OCLC Number: 62750279
Notes: December 2005.
Cover title.
Description: 1 online resource (1 volume).
Series Title: Working paper series (National Bureau of Economic Research), no. 11892.
Responsibility: Marianne Bertrand [and others].

Abstract:

Abstract: Numerous laboratory studies find that minor nuances of presentation and description change behavior in ways that are inconsistent with standard economic models. How much do these context effect matter in natural settings, when consumers make large, real decisions and have the opportunity to learn from experience? We report on a field experiment designed to address this question. A South African lender sent letters offering incumbent clients large, short-term loans at randomly chosen interest rates. The letters also contained independently randomized psychological "features" that were motivated by specific types of frames and cues shown to be powerful in the lab, but which, from a normative perspective, ought to have no impact.
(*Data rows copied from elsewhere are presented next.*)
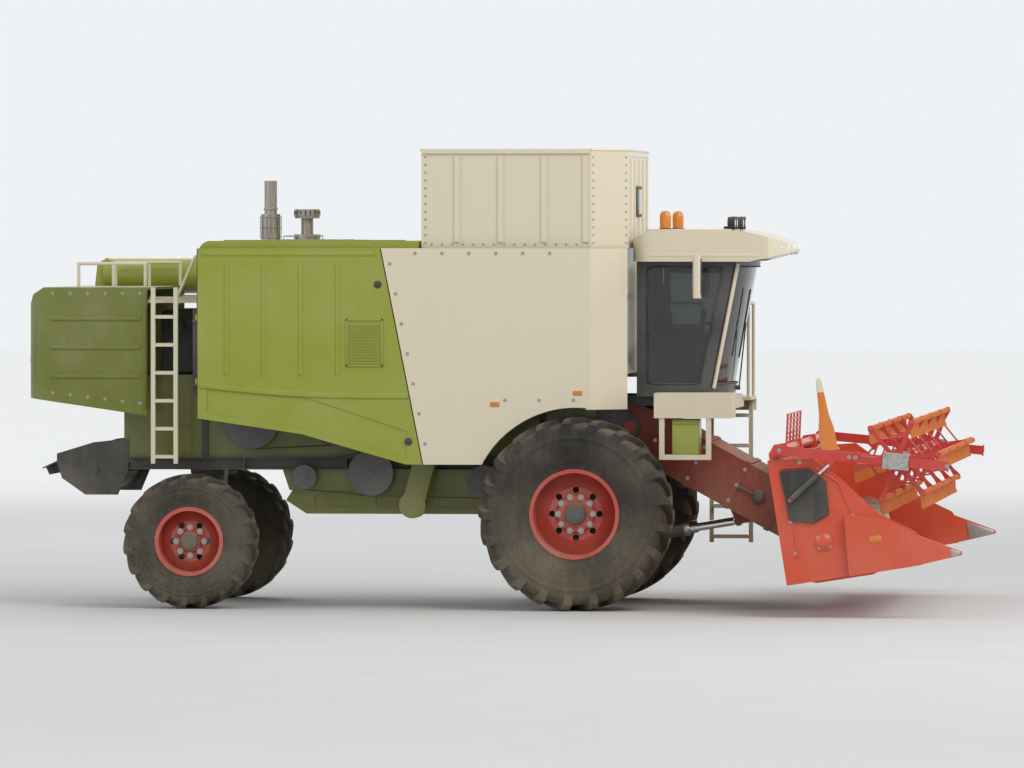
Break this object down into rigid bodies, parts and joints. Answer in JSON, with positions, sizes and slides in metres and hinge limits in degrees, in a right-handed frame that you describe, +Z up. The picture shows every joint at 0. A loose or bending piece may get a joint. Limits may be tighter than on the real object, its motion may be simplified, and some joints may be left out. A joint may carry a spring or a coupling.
{
  "type": "combine harvester",
  "caption": "Self-propelled combine harvester with a raised grain header, tined reel, cab, open grain tank, unloading tube and rear straw chopper.",
  "frame": {"origin": "on the ground under the centre of the whole machine's outline, header and rear hood included", "axes": "+X forward towards the header, +Y to the driver's left, +Z up"},
  "size_m": [9.1394, 6.23, 4.43],
  "materials": {
    "tyre": "matt",
    "wheel_red": "satin",
    "frame_dark": "satin",
    "body_green": "gloss",
    "body_cream": "gloss",
    "engine_grey": "matt",
    "steel": "brushed",
    "panel_green": "gloss",
    "trim_cream": "gloss",
    "cab_dark": "satin",
    "cab_trim": "matt",
    "glass_tinted": "gloss",
    "seat_cloth": "woven",
    "lamp_lens": "gloss",
    "feeder_red": "satin",
    "header_red": "gloss",
    "reel_red": "gloss",
    "cutter_steel": "worn"
  },
  "bodies": {
    "chassis": {"front_axle": "frame_dark", "rear_axle": "frame_dark", "main_frame": "frame_dark", "threshing_body": "body_green", "cleaning_box": "body_green", "chopper_housing": "frame_dark", "rear_hitch": "frame_dark", "engine": "engine_grey", "engine_cover": "panel_green", "exhaust": "steel", "grain_tank": "body_cream", "tank_augers": "steel", "tank_extension": "body_cream", "front_panels": "trim_cream", "rear_hood": "panel_green", "deck_rails": "body_cream", "rear_ladder": "body_cream", "lamps": "lamp_lens", "cab_frame": "cab_dark", "cab_roof": "trim_cream", "cab_glass": "glass_tinted", "cab_seat": "seat_cloth", "cab_console": "cab_trim", "mirrors": "trim_cream", "platforms": "body_cream", "front_ladder": "body_cream", "auger_turret": "body_cream"},
    "front_wheel_left": {"front_tyre_left": "tyre", "front_rim_left": "wheel_red"},
    "front_wheel_right": {"front_tyre_right": "tyre", "front_rim_right": "wheel_red"},
    "rear_knuckle_left": {"knuckle_left": "frame_dark"},
    "rear_knuckle_right": {"knuckle_right": "frame_dark"},
    "rear_wheel_left": {"rear_tyre_left": "tyre", "rear_rim_left": "wheel_red"},
    "rear_wheel_right": {"rear_tyre_right": "tyre", "rear_rim_right": "wheel_red"},
    "steering_rod": {"tie_rod": "steel"},
    "header": {"feeder_house": "feeder_red", "header_wall": "header_red", "header_frame": "header_red", "header_ends": "header_red", "knife": "cutter_steel"},
    "lift_cylinders": {"lift_barrels": "frame_dark"},
    "lift_rams": {"lift_rods": "steel"},
    "header_auger": {"intake_auger": "header_red"},
    "reel_frame": {"reel_arms": "reel_red"},
    "reel_carriages": {"reel_slides": "steel"},
    "reel_rotor": {"reel": "reel_red"},
    "reel_cylinders": {"reel_barrels": "frame_dark"},
    "reel_rams": {"reel_rods": "steel"},
    "door": {"cab_door": "cab_dark", "door_glass": "glass_tinted"},
    "swing_tube": {"unloading_tube": "body_green"},
    "side_cover_right": {"cover_right": "panel_green"},
    "side_cover_left": {"cover_left": "panel_green"},
    "chopper": {"chopper_rotor": "frame_dark"},
    "spreader": {"tailboard": "frame_dark"}
  },
  "joints": [
    {"name": "front_wheel_left_spin", "type": "hinge", "parent": "chassis", "child": "front_wheel_left", "pos_m": [0.77026, 1.38, 0.93], "axis": [0, 1, 0], "continuous": true},
    {"name": "front_wheel_right_spin", "type": "hinge", "parent": "chassis", "child": "front_wheel_right", "pos_m": [0.77026, -1.38, 0.93], "axis": [0, 1, 0], "continuous": true},
    {"name": "steer_left", "type": "hinge", "parent": "chassis", "child": "rear_knuckle_left", "pos_m": [-2.97974, 0.965, 0.65], "axis": [0, 0, 1], "range_deg": [-40, 40]},
    {"name": "steer_right", "type": "hinge", "parent": "chassis", "child": "rear_knuckle_right", "pos_m": [-2.97974, -0.965, 0.65], "axis": [0, 0, 1], "range_deg": [-40, 40]},
    {"name": "rear_wheel_left_spin", "type": "hinge", "parent": "rear_knuckle_left", "child": "rear_wheel_left", "pos_m": [-2.97974, 1.29, 0.65], "axis": [0, 1, 0], "continuous": true},
    {"name": "rear_wheel_right_spin", "type": "hinge", "parent": "rear_knuckle_right", "child": "rear_wheel_right", "pos_m": [-2.97974, -1.29, 0.65], "axis": [0, 1, 0], "continuous": true},
    {"name": "steering_rod_shift", "type": "slide", "parent": "chassis", "child": "steering_rod", "axis": [0, 1, 0], "range_m": [-0.14, 0.14]},
    {"name": "header_lift", "type": "hinge", "parent": "chassis", "child": "header", "pos_m": [1.22026, 0, 1.75], "axis": [0, -1, 0], "range_deg": [-8.5, 12]},
    {"name": "lift_cylinder_tilt", "type": "hinge", "parent": "chassis", "child": "lift_cylinders", "pos_m": [0.97026, 0, 0.62], "axis": [0, -1, 0], "range_deg": [-5.8, 8.1]},
    {"name": "lift_ram_stroke", "type": "slide", "parent": "lift_cylinders", "child": "lift_rams", "axis": [0.9866, 0, 0.1631], "range_m": [-0.16, 0.225]},
    {"name": "header_auger_spin", "type": "hinge", "parent": "header", "child": "header_auger", "pos_m": [3.26776, 0, 0.71253], "axis": [0, 1, 0], "continuous": true},
    {"name": "reel_lift", "type": "hinge", "parent": "header", "child": "reel_frame", "pos_m": [2.85145, 0, 1.58312], "axis": [0, -1, 0], "range_deg": [-8, 20]},
    {"name": "reel_reach", "type": "slide", "parent": "reel_frame", "child": "reel_carriages", "axis": [0.9958, 0, -0.0911], "range_m": [-0.05, 0.3]},
    {"name": "reel_spin", "type": "hinge", "parent": "reel_carriages", "child": "reel_rotor", "pos_m": [3.94557, 0, 1.48305], "axis": [0, 1, 0], "continuous": true},
    {"name": "reel_cylinder_tilt", "type": "hinge", "parent": "header", "child": "reel_cylinders", "pos_m": [2.95123, 0, 1.11294], "axis": [0, -1, 0], "range_deg": [-4.5, 10.9]},
    {"name": "reel_ram_stroke", "type": "slide", "parent": "reel_cylinders", "child": "reel_rams", "axis": [0.7386, 0, 0.6742], "range_m": [-0.057, 0.141]},
    {"name": "door_swing", "type": "hinge", "parent": "chassis", "child": "door", "pos_m": [1.42226, 0.858, 2.7], "axis": [0, 0, 1], "range_deg": [0, 80]},
    {"name": "tube_swing", "type": "hinge", "parent": "chassis", "child": "swing_tube", "pos_m": [1.07026, 1.48, 3], "axis": [0, 0, -1], "range_deg": [0, 100]},
    {"name": "right_cover_swing", "type": "hinge", "parent": "chassis", "child": "side_cover_right", "pos_m": [-2.90374, -1.486, 2.4], "axis": [0, 0, -1], "range_deg": [0, 85]},
    {"name": "left_cover_swing", "type": "hinge", "parent": "chassis", "child": "side_cover_left", "pos_m": [-2.90374, 1.486, 2.4], "axis": [0, 0, 1], "range_deg": [0, 85]},
    {"name": "chopper_spin", "type": "hinge", "parent": "chassis", "child": "chopper", "pos_m": [-3.98974, 0, 1.33], "axis": [0, 1, 0], "continuous": true},
    {"name": "spreader_tilt", "type": "hinge", "parent": "chassis", "child": "spreader", "pos_m": [-4.34174, 0, 1.43], "axis": [0, 1, 0], "range_deg": [-15, 30]}
  ],
  "couplings": [
    {"joint": "steer_right", "follows": "steer_left", "ratio": 1},
    {"joint": "steering_rod_shift", "follows": "steer_left", "m_per_rad": -0.19},
    {"joint": "lift_cylinder_tilt", "follows": "header_lift", "ratio": 0.6605},
    {"joint": "lift_ram_stroke", "follows": "header_lift", "m_per_rad": 1.0601},
    {"joint": "reel_cylinder_tilt", "follows": "reel_lift", "ratio": 0.5326},
    {"joint": "reel_ram_stroke", "follows": "reel_lift", "m_per_rad": 0.3975}
  ]
}
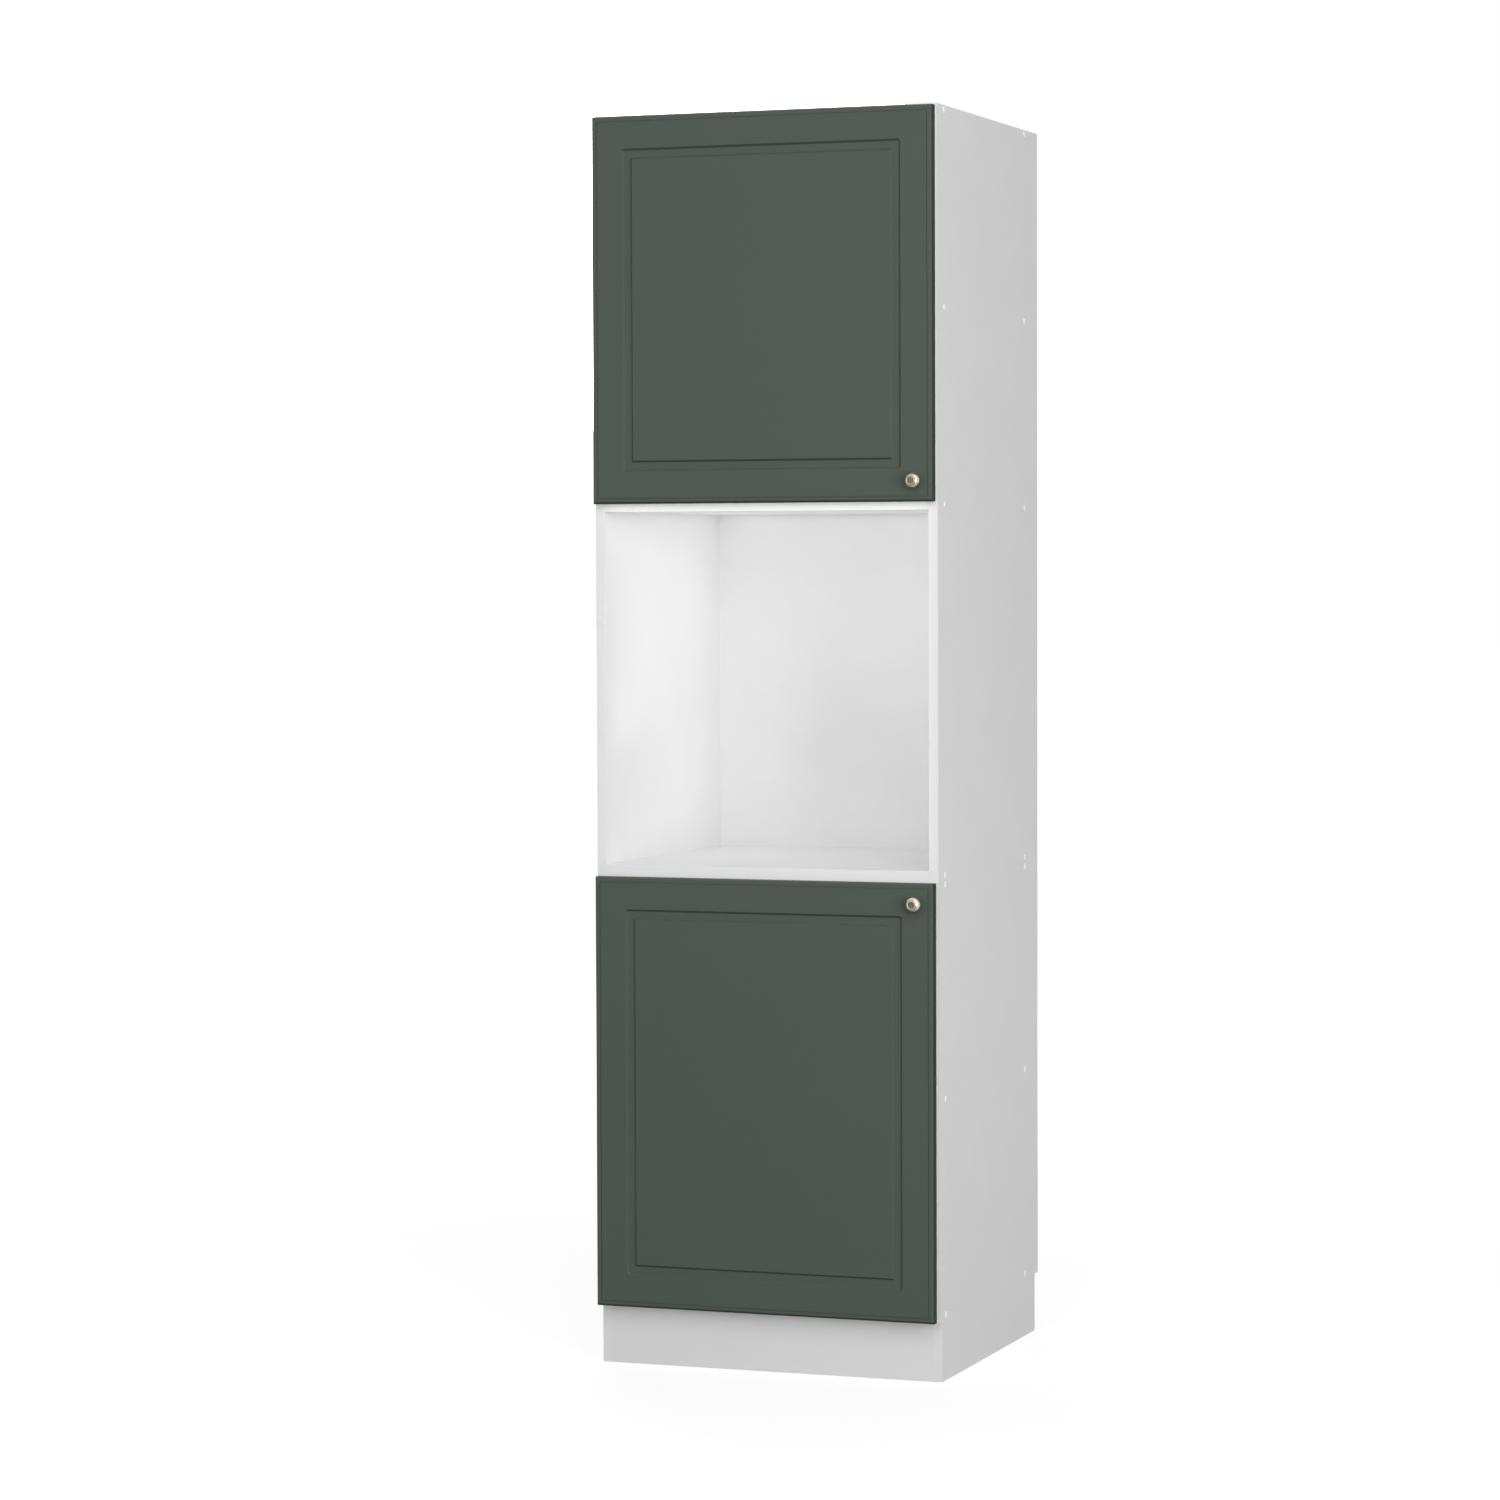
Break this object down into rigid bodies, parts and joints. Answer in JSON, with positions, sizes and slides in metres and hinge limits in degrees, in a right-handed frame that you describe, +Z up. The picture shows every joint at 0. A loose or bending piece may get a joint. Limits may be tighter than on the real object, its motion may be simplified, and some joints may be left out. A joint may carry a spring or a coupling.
{
  "type": "oven housing unit",
  "caption": "Tall white kitchen unit with an open oven niche between two cupboards with milled green doors, round metal knobs and a plinth.",
  "frame": {"origin": "on the floor, under the middle of the whole unit, knobs and screw caps included", "axes": "+Z up, -Y to the front where the doors are, +X to the right as seen from the front"},
  "size_m": [0.604, 0.611, 2.09],
  "materials": {
    "white_board": "white melamine faced board, satin",
    "white_hardboard": "white lacquered hardboard, satin",
    "green_door_film": "grey green film faced fibreboard, matt",
    "knob_metal": "champagne plated, polished",
    "hinge_steel": "nickel plated",
    "zinc_steel": "zinc plated",
    "cap_plastic": "white, satin",
    "bumper_rubber": "translucent grey, soft"
  },
  "bodies": {
    "cabinet": {"back_panel_nails": "zinc_steel", "bottom_panel": "white_board", "left_assembly_screws": "zinc_steel", "left_screw_caps": "cap_plastic", "lower_back_panel": "white_hardboard", "lower_door_bottom_hinge_arm": "hinge_steel", "lower_door_bottom_hinge_plate": "hinge_steel", "lower_door_top_hinge_arm": "hinge_steel", "lower_door_top_hinge_plate": "hinge_steel", "lower_hinge_arm_screws": "zinc_steel", "lower_hinge_plate_screws": "zinc_steel", "lower_left_side": "white_board", "lower_right_side": "white_board", "lower_shelf": "white_board", "lower_unit_top": "white_board", "niche_top": "white_board", "oven_shelf": "white_board", "plinth_board": "white_board", "plinth_bracket_screws": "zinc_steel", "plinth_brackets": "zinc_steel", "right_assembly_screws": "zinc_steel", "right_screw_caps": "cap_plastic", "top_panel": "white_board", "unit_joining_screws": "zinc_steel", "upper_back_panel": "white_hardboard", "upper_door_bottom_hinge_arm": "hinge_steel", "upper_door_bottom_hinge_plate": "hinge_steel", "upper_door_top_hinge_arm": "hinge_steel", "upper_door_top_hinge_plate": "hinge_steel", "upper_hinge_arm_screws": "zinc_steel", "upper_hinge_plate_screws": "zinc_steel", "upper_left_side": "white_board", "upper_right_side": "white_board", "upper_shelf": "white_board", "wall_bracket_screws": "zinc_steel", "wall_brackets": "zinc_steel"},
    "lower_door": {"lower_door": "green_door_film", "lower_door_bottom_hinge_cup": "hinge_steel", "lower_door_bumpers": "bumper_rubber", "lower_door_top_hinge_cup": "hinge_steel", "lower_hinge_cup_screws": "zinc_steel", "lower_hinge_pins": "zinc_steel", "lower_knob": "knob_metal", "lower_knob_screw": "zinc_steel"},
    "upper_door": {"upper_door": "green_door_film", "upper_door_bottom_hinge_cup": "hinge_steel", "upper_door_bumpers": "bumper_rubber", "upper_door_top_hinge_cup": "hinge_steel", "upper_hinge_cup_screws": "zinc_steel", "upper_hinge_pins": "zinc_steel", "upper_knob": "knob_metal", "upper_knob_screw": "zinc_steel"}
  },
  "joints": [
    {"name": "lower_door_hinge", "type": "hinge", "parent": "cabinet", "child": "lower_door", "pos_m": [-0.29, -0.2745, 0.462], "axis": [0, 0, -1], "range_deg": [0, 100]},
    {"name": "upper_door_hinge", "type": "hinge", "parent": "cabinet", "child": "upper_door", "pos_m": [-0.29, -0.2745, 1.766], "axis": [0, 0, -1], "range_deg": [0, 100]}
  ]
}
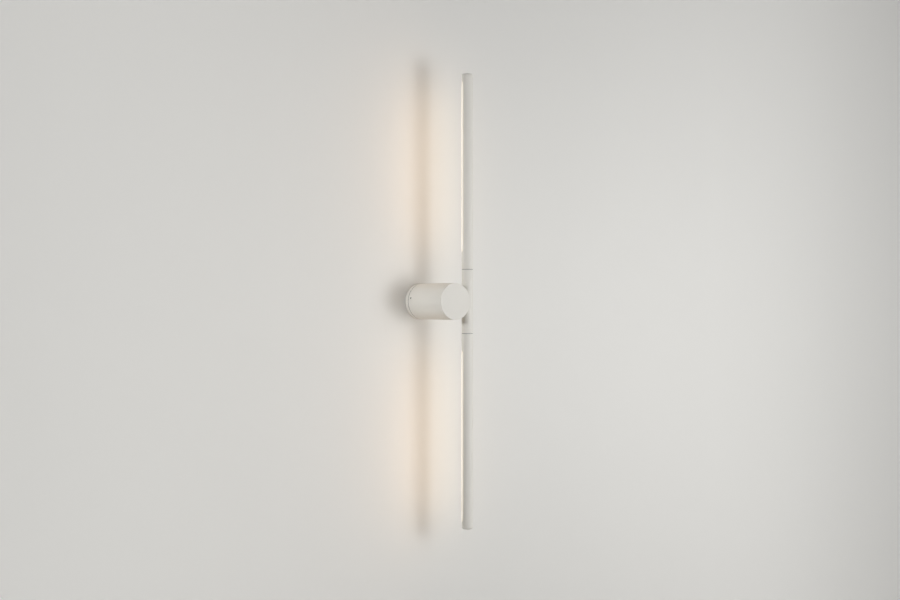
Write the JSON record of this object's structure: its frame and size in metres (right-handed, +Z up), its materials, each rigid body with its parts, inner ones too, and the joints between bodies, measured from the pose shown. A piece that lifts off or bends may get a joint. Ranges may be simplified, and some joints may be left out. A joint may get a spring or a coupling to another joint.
{
  "type": "tube wall light",
  "caption": "Slim vertical tube light held beside a round hub on a wall base; its lit arms turn on the tube axis and the hub turns on the base.",
  "frame": {"origin": "on the hub axis, in the plane of the wall", "axes": "+Z up along the tube, +Y into the wall, +X towards the side of the hub that holds the tube"},
  "size_m": [0.099, 0.1295, 1],
  "materials": {
    "white_coat": "fine matt powder coat, warm white",
    "opal": "satin opal polycarbonate, lit from behind",
    "black_washer": "matt black nylon",
    "black_screws": "black oxide steel",
    "zinc_plate": "zinc-plated sheet steel",
    "zinc_screws": "bright zinc plating",
    "steel_pin": "turned and ground steel",
    "spring_steel": "oiled spring steel",
    "bare_aluminium": "turned and extruded, uncoated",
    "brass": "turned, uncoated",
    "nylon": "natural moulded nylon",
    "black_rubber": "matt moulded rubber",
    "driver_case": "fine-textured moulded case",
    "white_lead": "smooth silicone insulation",
    "board_white": "white solder mask",
    "led_package": "phosphor-filled silicone"
  },
  "bodies": {
    "base": {"wall_bracket": "zinc_plate", "base_flange": "white_coat", "flange_screws": "zinc_screws", "cable_grommet": "black_rubber", "hub_stop_pin": "steel_pin", "hub_friction_washer": "spring_steel", "hub_circlip": "spring_steel"},
    "hub": {"centre_sleeve": "white_coat", "cross_nipple": "brass", "driver_screws": "zinc_screws", "driver_tray": "zinc_plate", "earth_terminal": "brass", "feed_leads": "white_lead", "grub_screws": "black_screws", "hub_cup": "white_coat", "lead_splice": "nylon", "led_driver": "driver_case", "lower_arm_friction_washer": "spring_steel", "lower_arm_stop_pin": "steel_pin", "lower_branch_lead": "white_lead", "lower_seam_washer": "black_washer", "lower_sleeve_plug": "bare_aluminium", "lower_spindle": "steel_pin", "lower_spindle_circlip": "spring_steel", "nipple_nut": "brass", "nipple_washer": "spring_steel", "output_lead": "white_lead", "spigot_bush": "nylon", "swivel_ring": "bare_aluminium", "tee_block": "bare_aluminium", "terminal_block": "nylon", "terminal_screws": "zinc_screws", "tray_screws": "zinc_screws", "upper_arm_friction_washer": "spring_steel", "upper_arm_stop_pin": "steel_pin", "upper_branch_lead": "white_lead", "upper_seam_washer": "black_washer", "upper_sleeve_plug": "bare_aluminium", "upper_spindle": "steel_pin", "upper_spindle_circlip": "spring_steel"},
    "upper_arm": {"upper_arm_tube": "white_coat", "upper_arm_plug": "bare_aluminium", "upper_diffuser": "opal", "upper_end_cap": "white_coat", "upper_led_carrier": "bare_aluminium", "upper_led_board": "board_white", "upper_board_screws": "zinc_screws", "upper_board_connector": "nylon", "upper_arm_lead": "white_lead", "upper_led_chips": "led_package"},
    "lower_arm": {"lower_arm_tube": "white_coat", "lower_arm_plug": "bare_aluminium", "lower_diffuser": "opal", "lower_end_cap": "white_coat", "lower_led_carrier": "bare_aluminium", "lower_led_board": "board_white", "lower_board_screws": "zinc_screws", "lower_board_connector": "nylon", "lower_arm_lead": "white_lead", "lower_led_chips": "led_package"}
  },
  "joints": [
    {"name": "hub_swivel", "type": "hinge", "parent": "base", "child": "hub", "pos_m": [0, 0, 0], "axis": [0, 1, 0], "range_deg": [-170, 170]},
    {"name": "upper_arm_turn", "type": "hinge", "parent": "hub", "child": "upper_arm", "pos_m": [0.0465, -0.112, 0], "axis": [0, 0, 1], "range_deg": [-210, 120]},
    {"name": "lower_arm_turn", "type": "hinge", "parent": "hub", "child": "lower_arm", "pos_m": [0.0465, -0.112, 0], "axis": [0, 0, 1], "range_deg": [-210, 120]}
  ]
}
Consistent with standard economics, the interest rate significantly affected loan take-up. Inconsistent with standard economics, some of the psychological features also significantly affected take-up. The average effect of a psychological manipulation was equivalent to a one half percentage point change in the monthly interest rate. Interestingly, the psychological features appear to have greater impact in the context of less advantageous offers and persist across different income and education levels. In short, even in a market setting with large stakes and experienced customers, subtle psychological features appear to be powerful drivers of behavior. The findings pose a challenge for the social sciences: they suggest that psychological nuance matters but may be inherently difficult to predict given the impact of context. Successful incorporation of psychological features into field studies is likely to prove a vital, but nontrivial, addition to the formation of more general theories on when, why, and how frames and cues influence important decisions.